40% of Swedes intend to travel less

According to McKinsey, leisure trips and visits to family and friends rebounded faster than business flights, which took four years to return to pre-crisis levels in the UK. This time too, business travel is expected to lag, with the consulting firm estimating only 80% recovery of pre-pandemic levels by 2024.

But the COVID-19 crisis also came at a time when passengers were already rethinking their travel habits due to climate concerns, while worldwide lockdowns have ushered in a new era of remote working. In Sweden, a survey by the country's largest research company shows that 40% of the population intend to travel less even after the pandemic ends. Similarly in the UK, nearly 60% of adults said during the spring they intended to fly less after being vaccinated against COVID-19 — with climate change cited as a top reason for people wanting to reduce their number of flights, according to research by the University of Bristol.
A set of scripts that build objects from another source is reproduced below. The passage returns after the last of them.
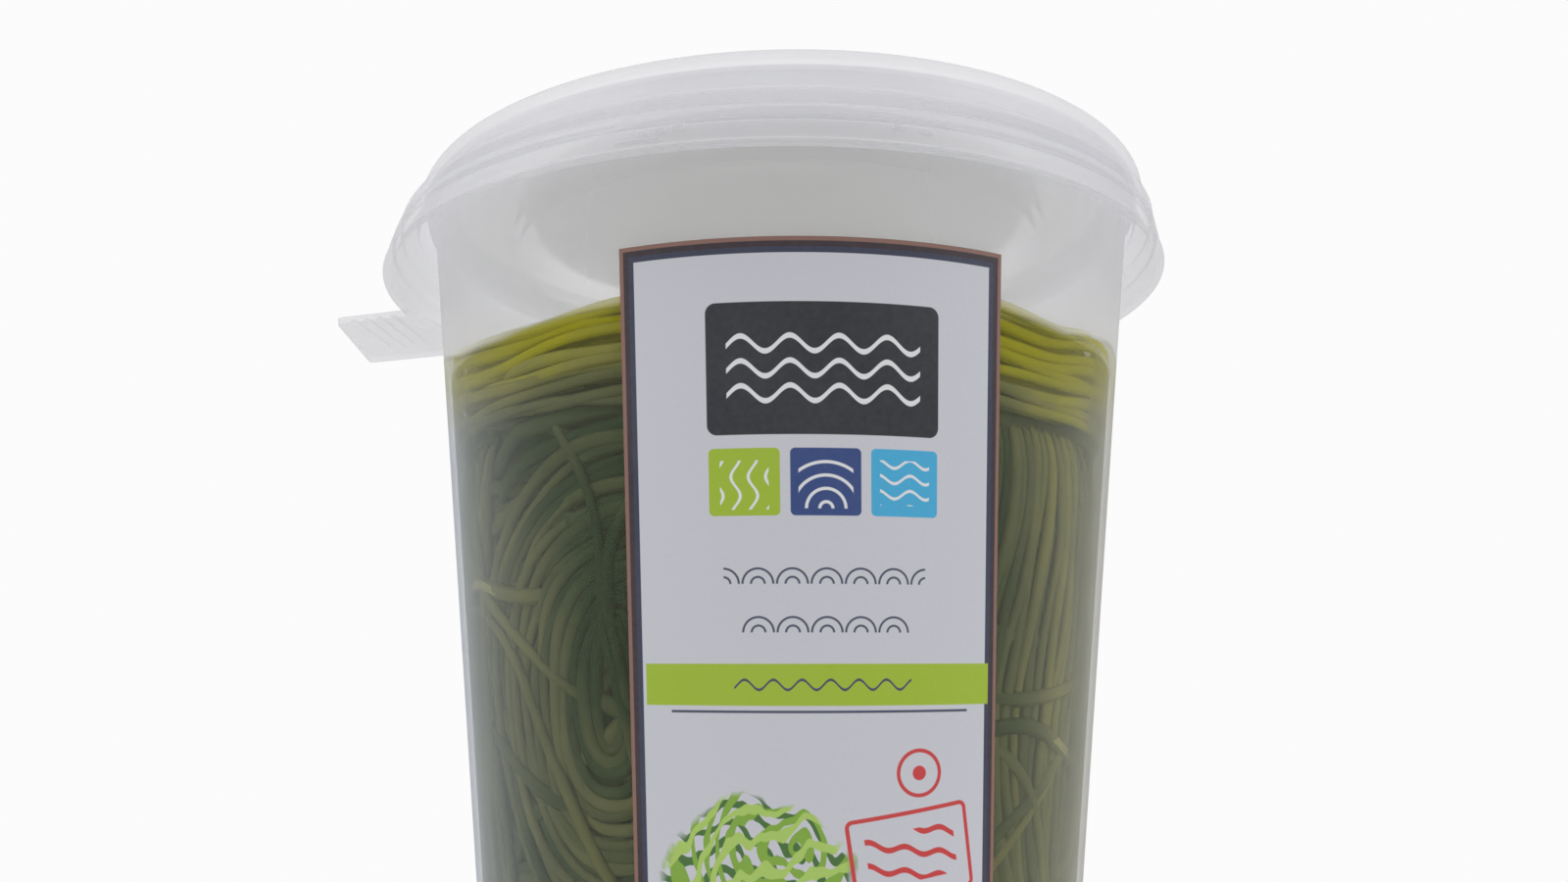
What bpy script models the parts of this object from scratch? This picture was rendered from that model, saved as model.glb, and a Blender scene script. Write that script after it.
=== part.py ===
"""A round snap-lid tub filled with sea spaghetti seaweed in sea water.

Metres, +Z up. The origin is the centre of the flat base, and the front, which carries the
label, faces -Y. Angles round the tub are counted from the front towards +X.
"""
import math

import bmesh
import bpy
from mathutils import Vector

# Tub
HEIGHT = 0.1258
SKIRT_LIP_HEIGHT = 0.1145
WALL_RADIUS_AT_LIP = 0.0445
WALL_TAPER = 0.0615
WALL_THICKNESS = 0.001
FLOOR_THICKNESS = 0.0014
HEEL_RADIUS = 0.0024
INNER_HEEL_RADIUS = 0.0018
RIM_TOP = 0.1238
RIM_RADIUS = 0.0458
RIM_UNDERSIDE = 0.1202
RIM_EDGE_RADIUS = 0.001

# Lid
LID_TOP_RADIUS = 0.0468
LID_EDGE_RADIUS = 0.0025
LID_THICKNESS = 0.001
PLUG_RADIUS = 0.0435
PLUG_THICKNESS = 0.0011
PLUG_EDGE = 0.0006
PANEL_TOP = 0.1206
PANEL_STEP = 0.0048
PANEL_STEP_RADIUS = 0.0345
# Outer face of the skirt under its rounded edge, three bands with a groove between each two:
# height, distance outside LID_TOP_RADIUS
SKIRT_OUTSIDE = (
    (0.1210, 0.0006),
    (0.1204, 0.0012),
    (0.1199, 0.0012),
    (0.1195, 0.0006),
    (0.1190, 0.0006),
    (0.1187, 0.0015),
    (0.1177, 0.0017),
    (0.1175, 0.0012),
    (0.1172, 0.0012),
    (0.1170, 0.0019),
    (0.1152, 0.0022),
    (0.1149, 0.0025),
    (0.1145, 0.0025),
)
# Inner face of the skirt from the lip up, with the ridge that snaps under the tub's rim:
# height, distance outside the rim and its gap
SKIRT_INSIDE = (
    (0.1145, 0.0022),
    (0.1166, 0.0016),
    (0.1184, 0.0009),
    (0.1194, -0.0005),
    (0.1199, -0.0005),
    (0.1206, 0.0),
)
# The skirt flares more towards the tab: how far at the lip, and where the flare starts
FLARE = 0.0022
FLARE_TOP = 0.1240
TAB_ANGLE = math.radians(-106.5)
TAB_WIDTH = 0.020
TAB_NEAR_LENGTH = 0.0615
TAB_FAR_LENGTH = 0.0705
TAB_OFFSET = -0.0031
TAB_THICKNESS = 0.0009
TAB_ROOT = 0.0508

# Label
LABEL_TOP = 0.1078
LABEL_BOTTOM = 0.010
LABEL_WIDTH = 0.0394
LABEL_CENTRE = math.radians(5.1)
# The label was put on a little askew and narrows downwards, each a share of the way down
LABEL_LEAN = 0.0165
LABEL_NARROWING = 0.34
LABEL_THICKNESS = 0.0004

# Contents
FILL_LEVEL = 0.1023
GAP = 0.0003
WATER_THICKNESS = 0.0007
TOP_LAYER_BASE = 0.0926
STRAND_WIDTH = 0.0033
STRAND_RISE = 0.0011
STRAND_DEPTH = 0.0016
STRAND_PITCH = 0.0042
STRAND_STEP = 0.0059
LEVEL_PITCH = 0.0056
LEVEL_STEP = 0.0072
DRIFT = 0.003
CORE_DEPTH = 0.0016
CORE_SEGMENTS = 40
CONTENTS_RADIUS = 0.040
LOWEST_STRAND = 0.0055
HIGHEST_STRAND = 0.0903
END_SINK = 0.002
COIL_HALF_WIDTH = 0.0235
COIL_INNER_WIDTH = 0.0044
COIL_SQUARENESS = 0.82
FOLD_BULGE = 0.012
UPRIGHT_WAVE = 0.0022
# Each coil: angle of its centre from the front, height, half height, way it turns
COILS = (
    (math.radians(-22), 0.0615, 0.0285, -1),
    (math.radians(98), 0.0370, 0.0300, 1),
    (math.radians(218), 0.0480, 0.0320, -1),
)
# Heights of the two rings of strand round the top layer, above its base
TOP_RINGS = (0.0021, 0.0061)

ROUND_SEGMENTS = 48
CORNER_STEPS = 3


def clear_scene():
    """Remove every object of the open scene."""
    for item in list(bpy.data.objects):
        bpy.data.objects.remove(item, do_unlink=True)


def material(name, colour, roughness, alpha=1.0):
    """Return a new Principled material."""
    made = bpy.data.materials.new(name)
    made.use_nodes = True
    made.diffuse_color = (*colour, alpha)
    shader = made.node_tree.nodes["Principled BSDF"]
    shader.inputs["Base Color"].default_value = (*colour, 1.0)
    shader.inputs["Roughness"].default_value = roughness
    shader.inputs["Metallic"].default_value = 0.0
    shader.inputs["Alpha"].default_value = alpha
    return made


def new_object(name, mesh, its_material):
    """Link a mesh to the scene as a named object with one material."""
    mesh.materials.clear()
    mesh.materials.append(its_material)
    mesh.shade_smooth()
    mesh.set_sharp_from_angle(angle=math.radians(40))
    made = bpy.data.objects.new(name, mesh)
    bpy.context.scene.collection.objects.link(made)
    return made


def wall_radius(height):
    """Radius of the tub's outer wall at a height."""
    return WALL_RADIUS_AT_LIP - WALL_TAPER * (SKIRT_LIP_HEIGHT - height)


def inner_radius(height, clearance=0.0):
    """Radius of the tub's inner wall at a height, less a clearance."""
    return wall_radius(height) - WALL_THICKNESS - clearance


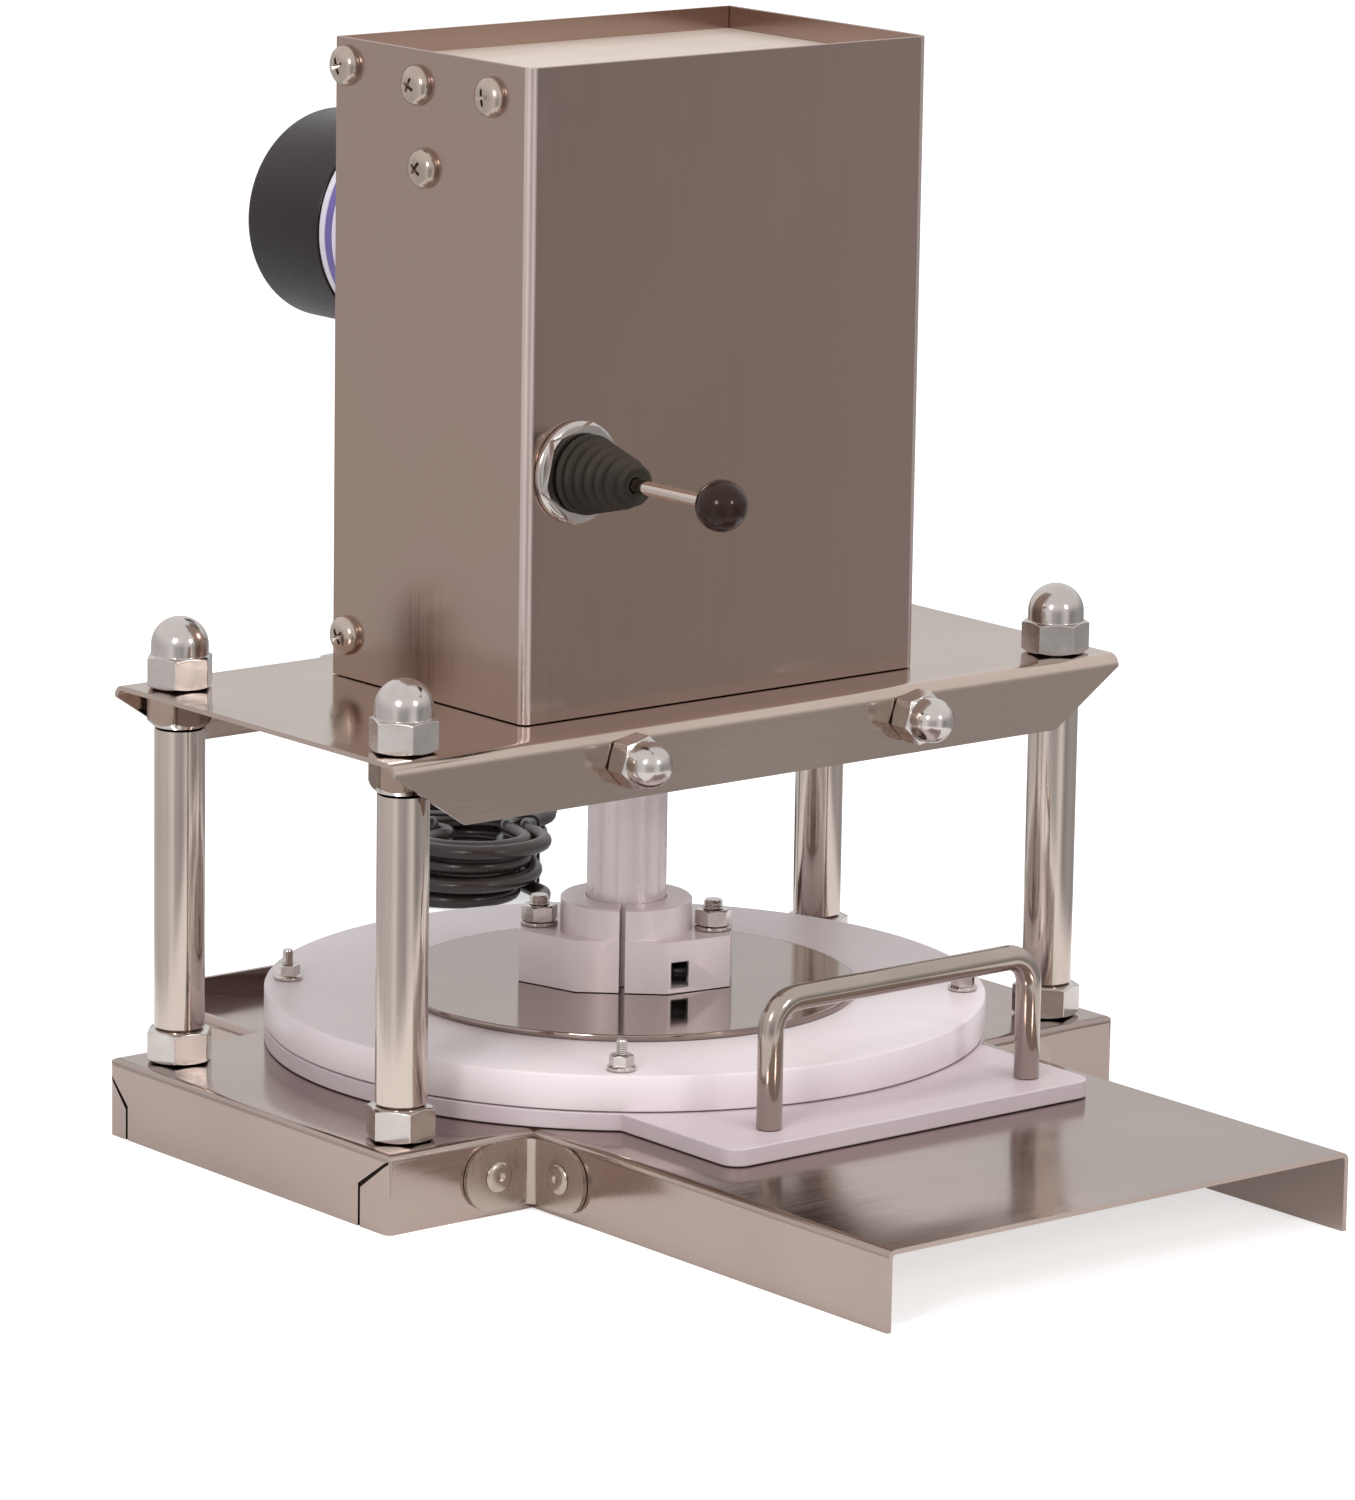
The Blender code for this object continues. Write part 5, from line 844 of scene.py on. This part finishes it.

At the same time, major companies are increasingly forced to face the music of the environmental movement, with several corporations rolling out climate targets over the last few years. Today, five of the 10 biggest buyers of corporate air travel in the US are technology companies: Amazon, IBM, Google, Apple and Microsoft, according to Taipei Times, all of which have set individual targets for environmental stewardship. As such, the era of flying across the Atlantic for a two-hour executive meeting is likely in its dying days.